Judi had come as a freshman from a small town and public school in northern New England, and I, sophomore year, from a small town in Ohio and a previous boarding school life.  She, I think, had a better time of it than I did until nearly the end.  She was involved in music, and Northfield had an outstanding music program, whereas my efforts to engage outside the classroom mostly flopped.  As far as our junior and senior years are concerned, our stories differ, but I can say from my vantage point, as I probably already have, that while academically, musically, and athletically outstanding, Northfield was poorly equipped to deal with the emotional challenges of adolescents living far from home.  Carol Gilligan’s work and emphases on girls’ learning styles were far in the future, and I think that most of our counselors were simply graduates of Seven Sisters colleges — brilliant women, no doubt, but with no training in education or psychology or group dynamics.  And to be fair, it was the late 1960s. I have read that the administration and faculty were in something of a state of shock as they sought to respond to the upheavals of that decade, which reached New England prep school campuses nearly as quickly as they did colleges and universities.  All of those factors no doubt influenced our high school experiences.

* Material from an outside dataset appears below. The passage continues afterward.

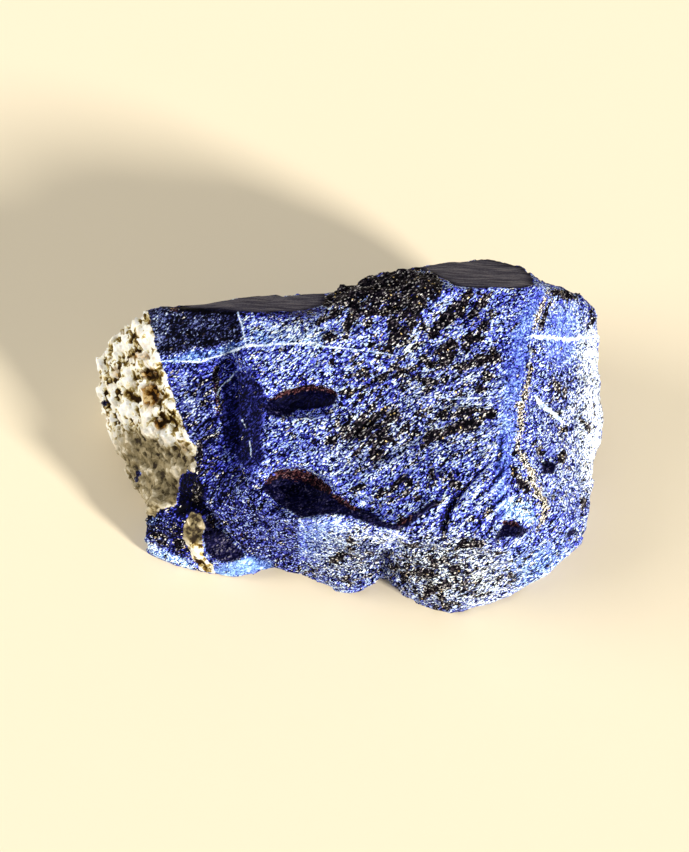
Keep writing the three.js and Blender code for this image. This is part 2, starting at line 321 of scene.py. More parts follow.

Back to our trip: as dusk fell, so did torrents of rain.  Clenched-fist driving for Judi at that point. We were both glad that our first night’s lodging was the elegant, art-deco style Hotel Clarendon in the center of Quebec City and not a wilderness campsite!

clarendon1  clarendon2

Tired, cold, and quickly quite wet, we threw our stuff into the room and ventured out for an excellent dinner at Le Grill Ste-Anne, only a block or two away.  And then we fell asleep quickly, hoping for a glimpse of the city in the morning.